TO DO: Output only the lines running from the line bearing "belt stands on." through the line bearing "bpy.data.objects.remove(obj)", character for character.

DATASET CONTENT:
## begin

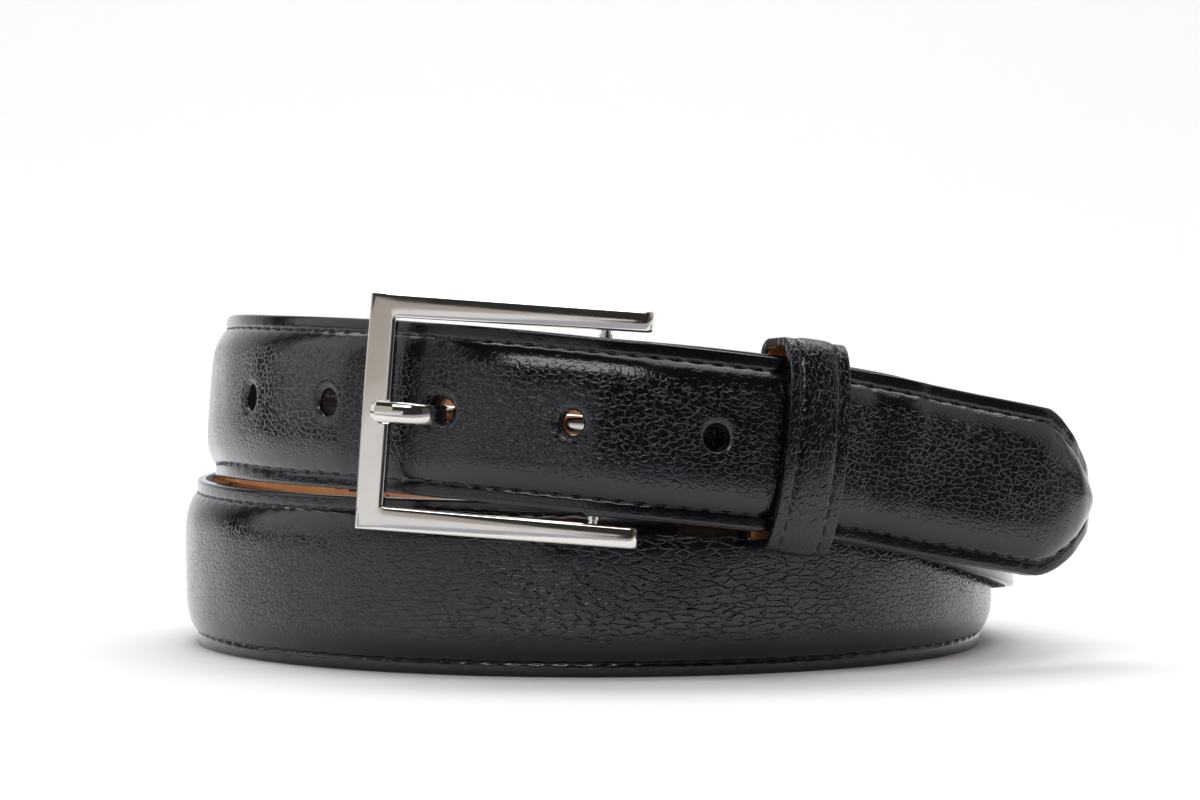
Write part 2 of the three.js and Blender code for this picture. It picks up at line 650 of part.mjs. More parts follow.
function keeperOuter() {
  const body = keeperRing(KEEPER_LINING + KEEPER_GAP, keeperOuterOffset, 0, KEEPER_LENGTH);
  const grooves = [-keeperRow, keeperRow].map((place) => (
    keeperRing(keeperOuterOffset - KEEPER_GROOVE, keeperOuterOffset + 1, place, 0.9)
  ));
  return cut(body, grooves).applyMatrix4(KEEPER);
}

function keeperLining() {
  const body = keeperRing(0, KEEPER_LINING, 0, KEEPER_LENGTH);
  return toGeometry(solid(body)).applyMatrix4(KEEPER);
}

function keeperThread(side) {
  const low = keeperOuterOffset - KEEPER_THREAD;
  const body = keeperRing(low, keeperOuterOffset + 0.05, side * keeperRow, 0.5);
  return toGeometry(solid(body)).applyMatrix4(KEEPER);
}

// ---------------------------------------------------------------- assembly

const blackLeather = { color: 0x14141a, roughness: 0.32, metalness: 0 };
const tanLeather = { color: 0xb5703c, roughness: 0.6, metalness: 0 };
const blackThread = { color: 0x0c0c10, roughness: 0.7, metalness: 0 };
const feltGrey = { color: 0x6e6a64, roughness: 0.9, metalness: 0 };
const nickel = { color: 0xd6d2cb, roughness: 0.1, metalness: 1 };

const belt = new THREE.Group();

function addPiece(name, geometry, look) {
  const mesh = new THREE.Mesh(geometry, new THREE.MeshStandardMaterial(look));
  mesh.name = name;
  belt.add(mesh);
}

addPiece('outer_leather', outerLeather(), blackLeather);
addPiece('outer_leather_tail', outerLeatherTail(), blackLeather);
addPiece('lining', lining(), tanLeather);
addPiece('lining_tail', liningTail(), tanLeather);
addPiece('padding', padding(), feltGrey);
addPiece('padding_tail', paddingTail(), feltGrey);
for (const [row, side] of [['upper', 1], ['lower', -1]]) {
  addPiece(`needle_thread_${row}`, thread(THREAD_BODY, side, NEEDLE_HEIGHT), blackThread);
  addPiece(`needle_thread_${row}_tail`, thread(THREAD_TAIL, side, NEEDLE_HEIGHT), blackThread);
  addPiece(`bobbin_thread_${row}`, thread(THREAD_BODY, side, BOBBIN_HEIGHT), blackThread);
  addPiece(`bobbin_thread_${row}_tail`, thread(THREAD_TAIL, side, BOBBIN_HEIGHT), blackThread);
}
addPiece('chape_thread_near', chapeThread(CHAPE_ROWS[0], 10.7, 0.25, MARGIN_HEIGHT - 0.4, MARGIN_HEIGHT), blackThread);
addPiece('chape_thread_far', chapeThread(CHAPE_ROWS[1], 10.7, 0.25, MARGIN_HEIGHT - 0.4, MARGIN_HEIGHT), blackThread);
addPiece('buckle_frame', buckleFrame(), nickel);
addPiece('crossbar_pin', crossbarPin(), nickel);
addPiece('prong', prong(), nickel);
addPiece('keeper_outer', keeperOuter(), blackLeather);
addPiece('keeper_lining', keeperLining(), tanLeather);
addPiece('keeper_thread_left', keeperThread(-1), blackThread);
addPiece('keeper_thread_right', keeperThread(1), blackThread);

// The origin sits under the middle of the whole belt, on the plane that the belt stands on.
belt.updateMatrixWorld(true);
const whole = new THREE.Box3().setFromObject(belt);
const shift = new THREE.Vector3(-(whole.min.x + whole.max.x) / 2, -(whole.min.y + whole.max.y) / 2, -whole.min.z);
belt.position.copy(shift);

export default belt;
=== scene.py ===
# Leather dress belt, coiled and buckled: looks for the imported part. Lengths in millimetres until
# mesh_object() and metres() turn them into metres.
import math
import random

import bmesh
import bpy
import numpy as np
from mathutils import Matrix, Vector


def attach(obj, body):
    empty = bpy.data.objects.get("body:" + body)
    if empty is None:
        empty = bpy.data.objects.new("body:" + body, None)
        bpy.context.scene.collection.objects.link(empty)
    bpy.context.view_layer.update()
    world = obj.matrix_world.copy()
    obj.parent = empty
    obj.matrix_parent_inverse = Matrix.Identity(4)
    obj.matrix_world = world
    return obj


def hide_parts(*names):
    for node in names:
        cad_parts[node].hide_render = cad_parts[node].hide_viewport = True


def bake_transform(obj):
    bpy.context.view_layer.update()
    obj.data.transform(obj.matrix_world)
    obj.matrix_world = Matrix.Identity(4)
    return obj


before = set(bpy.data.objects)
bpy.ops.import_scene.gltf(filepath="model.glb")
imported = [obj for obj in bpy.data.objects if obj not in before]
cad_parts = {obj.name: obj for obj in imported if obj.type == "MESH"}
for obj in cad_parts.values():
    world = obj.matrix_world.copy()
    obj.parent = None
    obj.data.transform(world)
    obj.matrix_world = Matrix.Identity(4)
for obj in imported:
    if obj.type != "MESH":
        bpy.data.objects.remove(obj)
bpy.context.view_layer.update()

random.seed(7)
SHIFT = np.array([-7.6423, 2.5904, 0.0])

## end

RESULT BELOW:
// The origin sits under the middle of the whole belt, on the plane that the belt stands on.
belt.updateMatrixWorld(true);
const whole = new THREE.Box3().setFromObject(belt);
const shift = new THREE.Vector3(-(whole.min.x + whole.max.x) / 2, -(whole.min.y + whole.max.y) / 2, -whole.min.z);
belt.position.copy(shift);

export default belt;
=== scene.py ===
# Leather dress belt, coiled and buckled: looks for the imported part. Lengths in millimetres until
# mesh_object() and metres() turn them into metres.
import math
import random

import bmesh
import bpy
import numpy as np
from mathutils import Matrix, Vector


def attach(obj, body):
    empty = bpy.data.objects.get("body:" + body)
    if empty is None:
        empty = bpy.data.objects.new("body:" + body, None)
        bpy.context.scene.collection.objects.link(empty)
    bpy.context.view_layer.update()
    world = obj.matrix_world.copy()
    obj.parent = empty
    obj.matrix_parent_inverse = Matrix.Identity(4)
    obj.matrix_world = world
    return obj


def hide_parts(*names):
    for node in names:
        cad_parts[node].hide_render = cad_parts[node].hide_viewport = True


def bake_transform(obj):
    bpy.context.view_layer.update()
    obj.data.transform(obj.matrix_world)
    obj.matrix_world = Matrix.Identity(4)
    return obj


before = set(bpy.data.objects)
bpy.ops.import_scene.gltf(filepath="model.glb")
imported = [obj for obj in bpy.data.objects if obj not in before]
cad_parts = {obj.name: obj for obj in imported if obj.type == "MESH"}
for obj in cad_parts.values():
    world = obj.matrix_world.copy()
    obj.parent = None
    obj.data.transform(world)
    obj.matrix_world = Matrix.Identity(4)
for obj in imported:
    if obj.type != "MESH":
        bpy.data.objects.remove(obj)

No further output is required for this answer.